Un impegno condiviso per riportare in vita le savane della Tanzania
Nel cuore della savana tanzaniana, i pascoli non sono semplici distese d’erba: sono il fondamento della vita pastorale. Eppure stanno affrontando un’emergenza. La diffusione incontrollata di specie invasive e l’espansione delle aree di terreno nudo minacciano l’equilibrio ecologico e la sicurezza alimentare delle popolazioni pastorali. Di fronte a questa sfida, negli ultimi tre anni si è fatta strada una risposta concreta e potente: quella delle donne. Nei distretti di Monduli e Longido, 454 “guardiane dei pascoli”, insieme a Oikos, stanno trasformando il destino di queste terre: 178 ettari degradati sono oggi pascoli nuovamente fertili.

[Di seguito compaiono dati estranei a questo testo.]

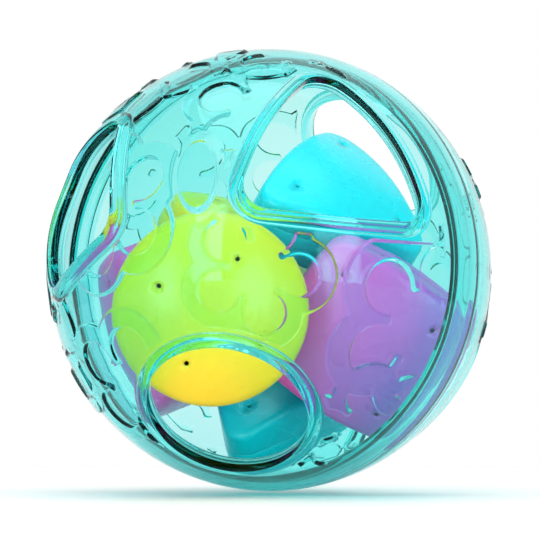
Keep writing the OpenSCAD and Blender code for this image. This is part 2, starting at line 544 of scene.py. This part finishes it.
# ---------------------------------------------------------------- materials


def material(name):
    mat = bpy.data.materials.new(name)
    mat.use_nodes = True
    tree = mat.node_tree
    tree.nodes.clear()
    return mat, tree.nodes, tree.links


def noise(nodes, links, scale, detail, low, high):
    """A soft procedural value from low to high, in the piece's own coordinates."""
    coord = nodes.new("ShaderNodeTexCoord")
    tex = nodes.new("ShaderNodeTexNoise")
    tex.inputs["Scale"].default_value = scale
    tex.inputs["Detail"].default_value = detail
    links.new(coord.outputs["Object"], tex.inputs["Vector"])
    ramp = nodes.new("ShaderNodeMapRange")
    ramp.inputs["From Min"].default_value = 0.3
    ramp.inputs["From Max"].default_value = 0.7
    ramp.inputs["To Min"].default_value = low
    ramp.inputs["To Max"].default_value = high
    links.new(tex.outputs["Fac"], ramp.inputs["Value"])
    return ramp.outputs["Result"]


def two_tone(nodes, links, fac, first, second):
    mix = nodes.new("ShaderNodeMix")
    mix.data_type = "RGBA"
    mix.inputs["A"].default_value = (*first, 1)
    mix.inputs["B"].default_value = (*second, 1)
    links.new(fac, mix.inputs["Factor"])
    return mix.outputs["Result"]


def clear_plastic():
    mat, nodes, links = material("clear_aqua_plastic")
    out = nodes.new("ShaderNodeOutputMaterial")
    body = nodes.new("ShaderNodeBsdfPrincipled")
    body.inputs["Transmission Weight"].default_value = 1.0
    body.inputs["IOR"].default_value = 1.36
    body.inputs["Roughness"].default_value = 0.02
    body.inputs["Specular Tint"].default_value = (0.42, 0.9, 0.9, 1)
    fac = noise(nodes, links, 14, 2, 0, 1)
    tones = two_tone(nodes, links, fac, (0.88, 0.985, 0.98), (0.92, 0.99, 0.985))
    links.new(tones, body.inputs["Base Color"])
    bump = nodes.new("ShaderNodeBump")
    bump.inputs["Strength"].default_value = 0.05
    bump.inputs["Distance"].default_value = 0.0004
    links.new(noise(nodes, links, 28, 1, 0, 1), bump.inputs["Height"])
    links.new(bump.outputs["Normal"], body.inputs["Normal"])
    passing = nodes.new("ShaderNodeBsdfTransparent")
    passing.inputs["Color"].default_value = (0.93, 0.99, 0.985, 1)
    path = nodes.new("ShaderNodeLightPath")
    mix = nodes.new("ShaderNodeMixShader")
    links.new(path.outputs["Is Shadow Ray"], mix.inputs[0])
    links.new(body.outputs["BSDF"], mix.inputs[1])
    links.new(passing.outputs["BSDF"], mix.inputs[2])
    links.new(mix.outputs["Shader"], out.inputs["Surface"])
    tint = nodes.new("ShaderNodeVolumeAbsorption")
    tint.inputs["Color"].default_value = (0.02, 0.935, 0.93, 1)
    tint.inputs["Density"].default_value = 205
    links.new(tint.outputs["Volume"], out.inputs["Volume"])
    return mat


def gloss_plastic(name, first, second):
    mat, nodes, links = material(name)
    out = nodes.new("ShaderNodeOutputMaterial")
    body = nodes.new("ShaderNodeBsdfPrincipled")
    body.inputs["IOR"].default_value = 1.49
    links.new(noise(nodes, links, 60, 3, 0.24, 0.34), body.inputs["Roughness"])
    fac = noise(nodes, links, 22, 3, 0, 1)
    links.new(two_tone(nodes, links, fac, first, second), body.inputs["Base Color"])
    bump = nodes.new("ShaderNodeBump")
    bump.inputs["Strength"].default_value = 0.15
    bump.inputs["Distance"].default_value = 0.0002
    links.new(noise(nodes, links, 400, 4, 0, 1), bump.inputs["Height"])
    links.new(bump.outputs["Normal"], body.inputs["Normal"])
    links.new(body.outputs["BSDF"], out.inputs["Surface"])
    return mat


materials = {
    "clear_aqua_plastic": clear_plastic(),
    "yellow_plastic": gloss_plastic("yellow_plastic", (0.92, 0.56, 0.01), (0.96, 0.61, 0.015)),
    "blue_plastic": gloss_plastic("blue_plastic", (0.0, 0.50, 0.57), (0.0, 0.55, 0.63)),
    "pink_plastic": gloss_plastic("pink_plastic", (0.92, 0.08, 0.42), (0.96, 0.11, 0.47)),
}

# ---------------------------------------------------------------- pieces


def finish_piece(ob, body, slot):
    ob.data.materials.append(materials[slot])
    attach(ob, body)
    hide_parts(ob.name.replace("look_", ""))


line = np.array([math.sin(TURN_OVER), 0, math.cos(TURN_OVER)])
half_turn = 2 * np.outer(line, line) - np.eye(3)
finish_piece(half_shell(False).build("look_front_shell"), "ball", "clear_aqua_plastic")
finish_piece(half_shell(True).build("look_rear_shell", half_turn), "ball", "clear_aqua_plastic")

for body_name, kind, place, turn, slot_name in BLOCKS:
    pose = np.array(Euler([math.radians(t) for t in turn], "XYZ").to_matrix())
    for part in ("base", "lid"):
        made = block_half(kind, part == "lid").build(f"look_{body_name}_{part}", pose, place)
        finish_piece(made, body_name, slot_name)

# ---------------------------------------------------------------- stage

scene = bpy.context.scene
FRONT_AZ = 24.5        # the camera's degrees round from the front, toward +X
AZ, EL, DISTANCE = math.radians(FRONT_AZ), math.radians(-4), 0.75
back = Vector((math.sin(AZ) * math.cos(EL), -math.cos(AZ) * math.cos(EL), math.sin(EL)))
camera = bpy.data.objects.new("camera", bpy.data.cameras.new("camera"))
camera.data.lens = 146.7
camera.data.sensor_width = 36
camera.data.clip_start, camera.data.clip_end = 0.01, 20
camera.location = back * DISTANCE
camera.rotation_euler = back.to_track_quat("Z", "Y").to_euler()
scene.collection.objects.link(camera)
scene.camera = camera


def softbox(name, azimuth, elevation, distance, width, height, power):
    az, el = math.radians(azimuth), math.radians(elevation)
    to = Vector((math.sin(az) * math.cos(el), -math.cos(az) * math.cos(el), math.sin(el)))
    data = bpy.data.lights.new(name, "AREA")
    data.shape = "RECTANGLE"
    data.size, data.size_y, data.energy = width, height, power
    ob = bpy.data.objects.new(name, data)
    ob.location = to * distance
    ob.rotation_euler = to.to_track_quat("Z", "Y").to_euler()
    scene.collection.objects.link(ob)


softbox("softbox_left", FRONT_AZ - 31, 4, 1.3, 0.34, 1.15, 7)
softbox("softbox_right", FRONT_AZ + 34, 4, 1.3, 0.50, 1.15, 8)
softbox("softbox_top", FRONT_AZ, 80, 1.3, 1.2, 1.2, 9)

world = bpy.data.worlds.new("studio")
world.use_nodes = True
nodes, links = world.node_tree.nodes, world.node_tree.links
# a white backdrop behind the ball, and a light grey room around it
coord = nodes.new("ShaderNodeTexCoord")
toward = nodes.new("ShaderNodeVectorMath")
toward.operation = "DOT_PRODUCT"
toward.inputs[1].default_value = -back
links.new(coord.outputs["Generated"], toward.inputs[0])
fade = nodes.new("ShaderNodeMapRange")
fade.interpolation_type = "SMOOTHSTEP"
for socket, value in (("From Min", 0.3), ("From Max", 0.85), ("To Min", 0.65), ("To Max", 1.0)):
    fade.inputs[socket].default_value = value
links.new(toward.outputs["Value"], fade.inputs["Value"])
links.new(fade.outputs["Result"], nodes["Background"].inputs["Strength"])
nodes["Background"].inputs["Color"].default_value = (1, 1, 1, 1)
scene.world = world

floor_mesh = bpy.data.meshes.new("floor")
FLOOR_R, FLOOR_Z, FLOOR_SIDES = 0.5, -0.0762, 64
turn_by = np.linspace(0, 2 * math.pi, FLOOR_SIDES, endpoint=False)
floor_pts = [(FLOOR_R * math.cos(w), FLOOR_R * math.sin(w), FLOOR_Z) for w in turn_by]
floor_mesh.from_pydata(floor_pts, [], [tuple(range(FLOOR_SIDES))])
floor = bpy.data.objects.new("floor", floor_mesh)
scene.collection.objects.link(floor)
floor_mat, floor_nodes, floor_links = material("floor")
floor_out = floor_nodes.new("ShaderNodeOutputMaterial")
floor_body = floor_nodes.new("ShaderNodeBsdfPrincipled")
floor_body.inputs["Roughness"].default_value = 0.6
floor_tones = two_tone(floor_nodes, floor_links, noise(floor_nodes, floor_links, 3, 2, 0, 1),
                       (0.93, 0.93, 0.93), (0.96, 0.96, 0.96))
floor_links.new(floor_tones, floor_body.inputs["Base Color"])
floor_links.new(floor_body.outputs["BSDF"], floor_out.inputs["Surface"])
floor_mesh.materials.append(floor_mat)

scene.view_settings.view_transform = "Standard"
scene.cycles.max_bounces = 28
scene.cycles.transmission_bounces = 28
scene.cycles.transparent_max_bounces = 24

Scienza e saperi tradizionali in dialogo
Questo risultato è frutto di un lavoro quotidiano che intreccia conoscenza tradizionale e strumenti scientifici. Le donne estirpano le specie infestanti, lavorano il terreno per migliorarne la permeabilità, usano talee per costruire recinzioni viventi e realizzano trappole capaci di trattenere i semi che cadono dalle piante, così da favorirne la germinazione e aumentarne la dispersione. È un processo collettivo: le donne collaborano con le autorità locali per proteggere le aree restaurate fino alla completa rigenerazione.
La prova sul campo
Perché questo sia possibile, la scienza svolge un ruolo cruciale. Per valutare l’efficacia degli interventi, ogni anno il team di Conservazione di Istituto Oikos dedica due settimane, una in inverno e una in estate, al monitoraggio di queste aree. Per avere una panoramica chiara e completa, i dati vengono raccolti sia nei siti in ripristino sia in aree di controllo esterne: questo consente di individuare le tecniche di ripristino più efficaci e, soprattutto, di dimostrare con evidenze concrete che la conservazione funziona.
Che cosa abbiamo imparato?
È questo lo spirito di “Partnering for a prosperous, biodiverse and resilient Tarangire Ecosystem Landscape”, il progetto finanziato dal programma Darwin Extra e attivo da tre anni nella regione di Arusha. L’esperienza che abbiamo maturato conferma che non esiste una formula universale per il ripristino: ogni territorio richiede soluzioni su misura, calibrate sulla sua geografia, ecologia e livello di degrado.
Oggi guardiamo al futuro di queste terre con speranza. Oltre la metà dei siti è tornata a vivere, con erba rigogliosa, meno specie invasive e suoli più permeabili. Alcuni gruppi di donne hanno già raccolto foraggio da utilizzare o vendere, altri hanno affittato temporaneamente i terreni per un pascolo controllato: una pratica che prevede lo spostamento del bestiame tra diversi appezzamenti per periodi molto brevi - da poche ore a qualche giorno - seguiti da lunghi tempi di riposo. C’è anche chi ha scelto di attendere la prossima stagione delle piogge per favorire una rigenerazione completa della terra.
È un percorso lungo e impegnativo, ma capace di generare trasformazioni profonde. E dimostra che quando conoscenze scientifiche e impegno condiviso si incontrano, il futuro degli ecosistemi può davvero cambiare.